● **Brief**
Pick out the lines containing "that".

[Collected data]
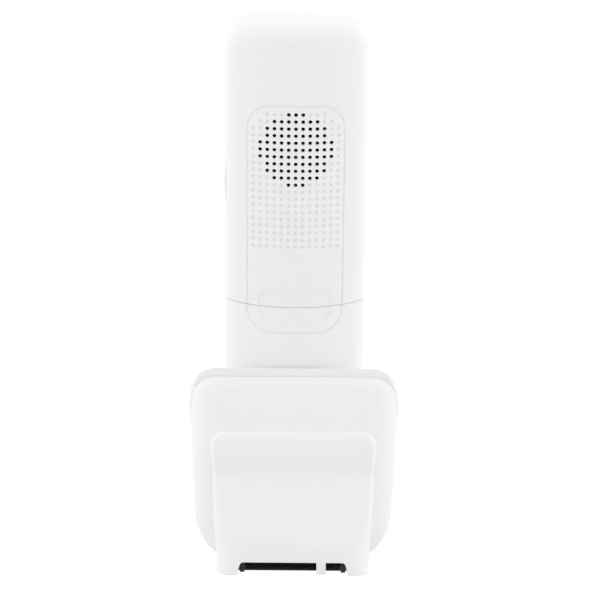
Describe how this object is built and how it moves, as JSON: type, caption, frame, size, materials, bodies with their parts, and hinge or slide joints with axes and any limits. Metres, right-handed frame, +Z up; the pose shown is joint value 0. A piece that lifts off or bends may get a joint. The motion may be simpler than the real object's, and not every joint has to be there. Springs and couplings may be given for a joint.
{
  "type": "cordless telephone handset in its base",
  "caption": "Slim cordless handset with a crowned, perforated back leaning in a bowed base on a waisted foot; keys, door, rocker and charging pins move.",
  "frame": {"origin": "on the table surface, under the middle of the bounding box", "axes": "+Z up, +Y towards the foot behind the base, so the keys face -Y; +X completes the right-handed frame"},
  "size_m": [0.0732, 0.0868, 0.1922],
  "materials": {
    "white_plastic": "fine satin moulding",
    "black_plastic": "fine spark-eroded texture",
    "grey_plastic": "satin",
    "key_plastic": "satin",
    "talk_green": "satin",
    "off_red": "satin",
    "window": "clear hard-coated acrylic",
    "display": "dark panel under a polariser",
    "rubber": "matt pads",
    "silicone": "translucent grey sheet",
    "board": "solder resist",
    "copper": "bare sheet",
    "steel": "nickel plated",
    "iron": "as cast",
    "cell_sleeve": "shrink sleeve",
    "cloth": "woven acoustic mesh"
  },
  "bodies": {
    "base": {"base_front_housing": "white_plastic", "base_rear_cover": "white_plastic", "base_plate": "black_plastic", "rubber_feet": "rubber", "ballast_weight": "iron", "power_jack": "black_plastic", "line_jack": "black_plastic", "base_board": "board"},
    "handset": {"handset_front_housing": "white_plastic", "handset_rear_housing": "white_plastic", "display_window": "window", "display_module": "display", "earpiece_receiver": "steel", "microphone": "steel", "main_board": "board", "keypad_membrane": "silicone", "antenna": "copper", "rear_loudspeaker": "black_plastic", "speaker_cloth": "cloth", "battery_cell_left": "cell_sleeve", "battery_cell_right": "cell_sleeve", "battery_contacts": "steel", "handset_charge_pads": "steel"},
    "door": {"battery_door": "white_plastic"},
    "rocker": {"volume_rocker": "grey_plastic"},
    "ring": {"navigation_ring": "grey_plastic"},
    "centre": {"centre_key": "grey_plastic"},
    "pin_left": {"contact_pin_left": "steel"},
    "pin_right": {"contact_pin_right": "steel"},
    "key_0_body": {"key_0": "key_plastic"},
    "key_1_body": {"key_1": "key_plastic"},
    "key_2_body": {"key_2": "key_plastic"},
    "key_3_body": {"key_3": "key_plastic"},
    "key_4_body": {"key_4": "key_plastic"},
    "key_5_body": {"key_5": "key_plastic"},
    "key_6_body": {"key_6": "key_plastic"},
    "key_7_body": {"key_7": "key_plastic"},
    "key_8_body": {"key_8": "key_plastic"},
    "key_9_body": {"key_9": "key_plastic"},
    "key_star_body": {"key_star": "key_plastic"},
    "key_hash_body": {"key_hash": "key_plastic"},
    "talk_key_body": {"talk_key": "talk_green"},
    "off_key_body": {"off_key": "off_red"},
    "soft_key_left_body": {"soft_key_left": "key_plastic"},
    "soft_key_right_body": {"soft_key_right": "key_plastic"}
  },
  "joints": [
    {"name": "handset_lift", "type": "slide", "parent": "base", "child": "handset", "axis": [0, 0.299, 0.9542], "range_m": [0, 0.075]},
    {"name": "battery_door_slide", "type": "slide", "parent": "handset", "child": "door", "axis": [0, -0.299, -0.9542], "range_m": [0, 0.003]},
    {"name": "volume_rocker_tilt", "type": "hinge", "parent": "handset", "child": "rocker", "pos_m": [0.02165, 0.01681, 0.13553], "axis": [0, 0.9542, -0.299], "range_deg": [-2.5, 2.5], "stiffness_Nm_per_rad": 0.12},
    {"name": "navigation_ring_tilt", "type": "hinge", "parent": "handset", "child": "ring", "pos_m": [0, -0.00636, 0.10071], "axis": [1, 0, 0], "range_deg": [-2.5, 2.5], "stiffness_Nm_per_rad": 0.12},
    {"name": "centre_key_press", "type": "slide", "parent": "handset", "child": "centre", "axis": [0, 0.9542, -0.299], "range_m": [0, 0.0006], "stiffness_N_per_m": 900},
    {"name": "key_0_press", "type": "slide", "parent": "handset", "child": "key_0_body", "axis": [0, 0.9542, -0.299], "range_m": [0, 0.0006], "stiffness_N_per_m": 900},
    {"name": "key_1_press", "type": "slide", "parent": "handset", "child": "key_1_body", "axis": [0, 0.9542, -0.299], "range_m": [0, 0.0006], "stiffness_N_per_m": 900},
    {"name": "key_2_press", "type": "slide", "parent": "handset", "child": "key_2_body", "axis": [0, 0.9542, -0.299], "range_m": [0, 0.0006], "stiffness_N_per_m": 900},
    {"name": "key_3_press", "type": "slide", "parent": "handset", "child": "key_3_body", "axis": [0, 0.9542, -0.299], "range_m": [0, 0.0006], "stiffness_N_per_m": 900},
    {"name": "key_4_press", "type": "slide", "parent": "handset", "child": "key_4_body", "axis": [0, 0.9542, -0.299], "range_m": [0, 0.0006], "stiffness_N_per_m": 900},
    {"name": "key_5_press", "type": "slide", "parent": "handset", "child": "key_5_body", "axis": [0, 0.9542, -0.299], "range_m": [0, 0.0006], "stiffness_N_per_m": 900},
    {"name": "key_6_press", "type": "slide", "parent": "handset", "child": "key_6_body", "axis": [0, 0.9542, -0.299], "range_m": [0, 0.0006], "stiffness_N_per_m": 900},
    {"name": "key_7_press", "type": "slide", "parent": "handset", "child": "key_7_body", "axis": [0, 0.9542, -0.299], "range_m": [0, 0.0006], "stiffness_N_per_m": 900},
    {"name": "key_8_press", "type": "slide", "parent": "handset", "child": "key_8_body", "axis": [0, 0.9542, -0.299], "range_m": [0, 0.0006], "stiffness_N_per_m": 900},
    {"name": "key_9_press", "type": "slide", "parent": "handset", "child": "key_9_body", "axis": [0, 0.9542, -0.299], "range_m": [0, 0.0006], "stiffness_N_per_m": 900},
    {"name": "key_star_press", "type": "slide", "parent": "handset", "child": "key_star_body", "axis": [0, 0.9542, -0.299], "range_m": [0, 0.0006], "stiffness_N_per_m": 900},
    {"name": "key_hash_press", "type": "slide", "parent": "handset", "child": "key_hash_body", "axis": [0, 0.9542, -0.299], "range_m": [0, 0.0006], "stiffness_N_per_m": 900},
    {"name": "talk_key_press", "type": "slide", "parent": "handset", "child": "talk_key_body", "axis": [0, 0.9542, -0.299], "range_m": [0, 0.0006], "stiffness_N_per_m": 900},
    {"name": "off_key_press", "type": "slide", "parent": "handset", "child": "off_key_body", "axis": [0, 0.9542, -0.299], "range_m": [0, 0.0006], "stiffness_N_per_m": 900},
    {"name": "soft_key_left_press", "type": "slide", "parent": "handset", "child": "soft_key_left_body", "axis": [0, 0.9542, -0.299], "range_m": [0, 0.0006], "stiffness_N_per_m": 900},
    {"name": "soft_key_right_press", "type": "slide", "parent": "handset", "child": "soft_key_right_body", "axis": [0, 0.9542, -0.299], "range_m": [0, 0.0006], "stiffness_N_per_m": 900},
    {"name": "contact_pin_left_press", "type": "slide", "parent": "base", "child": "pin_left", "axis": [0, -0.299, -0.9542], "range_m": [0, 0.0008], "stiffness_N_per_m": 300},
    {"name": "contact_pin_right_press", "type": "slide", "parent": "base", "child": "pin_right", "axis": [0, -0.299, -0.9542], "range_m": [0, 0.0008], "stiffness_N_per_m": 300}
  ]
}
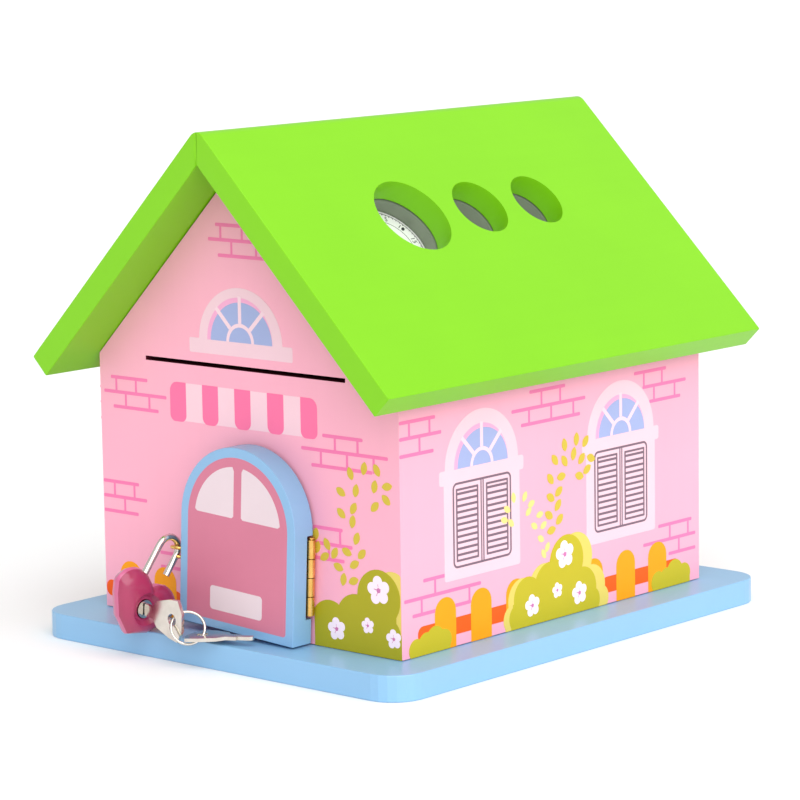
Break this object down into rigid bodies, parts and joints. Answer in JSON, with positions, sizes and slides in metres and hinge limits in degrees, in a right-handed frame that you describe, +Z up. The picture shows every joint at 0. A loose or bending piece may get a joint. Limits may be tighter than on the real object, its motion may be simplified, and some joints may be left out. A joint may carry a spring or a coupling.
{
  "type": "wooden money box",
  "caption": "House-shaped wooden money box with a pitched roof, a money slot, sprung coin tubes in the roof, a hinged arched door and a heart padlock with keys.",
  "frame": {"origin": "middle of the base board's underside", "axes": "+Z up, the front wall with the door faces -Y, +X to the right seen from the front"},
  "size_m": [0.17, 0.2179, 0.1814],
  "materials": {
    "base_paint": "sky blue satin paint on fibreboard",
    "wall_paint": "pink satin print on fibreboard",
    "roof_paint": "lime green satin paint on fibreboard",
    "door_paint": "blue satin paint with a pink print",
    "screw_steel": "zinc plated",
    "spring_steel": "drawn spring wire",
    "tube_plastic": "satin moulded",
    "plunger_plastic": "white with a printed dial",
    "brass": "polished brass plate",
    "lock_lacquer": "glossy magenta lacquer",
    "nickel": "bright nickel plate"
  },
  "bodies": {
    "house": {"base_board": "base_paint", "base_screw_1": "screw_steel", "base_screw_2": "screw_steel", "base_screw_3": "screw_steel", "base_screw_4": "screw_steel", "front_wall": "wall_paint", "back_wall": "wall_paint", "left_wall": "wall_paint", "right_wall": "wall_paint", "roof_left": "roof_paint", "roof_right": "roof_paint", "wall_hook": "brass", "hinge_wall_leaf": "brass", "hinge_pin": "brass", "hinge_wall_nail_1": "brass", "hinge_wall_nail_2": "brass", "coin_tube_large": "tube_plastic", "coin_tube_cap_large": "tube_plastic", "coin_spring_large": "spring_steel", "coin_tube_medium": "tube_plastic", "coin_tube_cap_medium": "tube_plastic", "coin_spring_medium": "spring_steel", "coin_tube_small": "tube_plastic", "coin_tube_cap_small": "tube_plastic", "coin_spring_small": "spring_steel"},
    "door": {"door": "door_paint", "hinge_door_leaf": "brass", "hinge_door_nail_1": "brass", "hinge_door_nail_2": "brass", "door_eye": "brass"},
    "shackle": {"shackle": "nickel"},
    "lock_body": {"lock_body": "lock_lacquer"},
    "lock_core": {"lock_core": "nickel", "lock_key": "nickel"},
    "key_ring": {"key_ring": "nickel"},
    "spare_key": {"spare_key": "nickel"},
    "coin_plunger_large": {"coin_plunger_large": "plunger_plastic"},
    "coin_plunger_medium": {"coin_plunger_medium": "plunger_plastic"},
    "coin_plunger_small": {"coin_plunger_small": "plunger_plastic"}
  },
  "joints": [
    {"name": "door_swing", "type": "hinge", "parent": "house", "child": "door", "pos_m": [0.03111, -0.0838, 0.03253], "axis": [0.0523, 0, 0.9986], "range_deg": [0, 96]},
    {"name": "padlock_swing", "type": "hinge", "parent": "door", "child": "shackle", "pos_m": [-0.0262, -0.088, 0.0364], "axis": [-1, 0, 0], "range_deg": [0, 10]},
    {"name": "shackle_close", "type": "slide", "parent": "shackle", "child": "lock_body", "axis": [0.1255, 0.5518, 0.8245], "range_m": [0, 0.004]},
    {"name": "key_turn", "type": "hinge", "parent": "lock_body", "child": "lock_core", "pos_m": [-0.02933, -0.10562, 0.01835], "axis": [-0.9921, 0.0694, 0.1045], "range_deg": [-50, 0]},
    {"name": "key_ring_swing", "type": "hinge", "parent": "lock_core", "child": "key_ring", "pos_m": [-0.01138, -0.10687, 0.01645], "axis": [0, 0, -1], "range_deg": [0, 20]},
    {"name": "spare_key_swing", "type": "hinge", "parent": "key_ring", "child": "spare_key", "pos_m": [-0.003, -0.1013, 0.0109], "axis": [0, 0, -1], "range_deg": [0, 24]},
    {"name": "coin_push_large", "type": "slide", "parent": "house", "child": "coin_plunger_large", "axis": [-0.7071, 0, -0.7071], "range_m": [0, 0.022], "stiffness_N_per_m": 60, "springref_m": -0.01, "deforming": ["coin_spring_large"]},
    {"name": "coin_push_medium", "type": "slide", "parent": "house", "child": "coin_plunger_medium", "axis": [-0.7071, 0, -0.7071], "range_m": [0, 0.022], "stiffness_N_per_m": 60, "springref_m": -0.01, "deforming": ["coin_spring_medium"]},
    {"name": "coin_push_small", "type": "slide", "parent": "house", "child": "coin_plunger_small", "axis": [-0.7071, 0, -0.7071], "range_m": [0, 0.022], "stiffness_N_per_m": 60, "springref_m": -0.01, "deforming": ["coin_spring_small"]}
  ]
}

● **Solution for this task**
Describe how this object is built and how it moves, as JSON: type, caption, frame, size, materials, bodies with their parts, and hinge or slide joints with axes and any limits. Metres, right-handed frame, +Z up; the pose shown is joint value 0. A piece that lifts off or bends may get a joint. The motion may be simpler than the real object's, and not every joint has to be there. Springs and couplings may be given for a joint.
Break this object down into rigid bodies, parts and joints. Answer in JSON, with positions, sizes and slides in metres and hinge limits in degrees, in a right-handed frame that you describe, +Z up. The picture shows every joint at 0. A loose or bending piece may get a joint. Limits may be tighter than on the real object, its motion may be simplified, and some joints may be left out. A joint may carry a spring or a coupling.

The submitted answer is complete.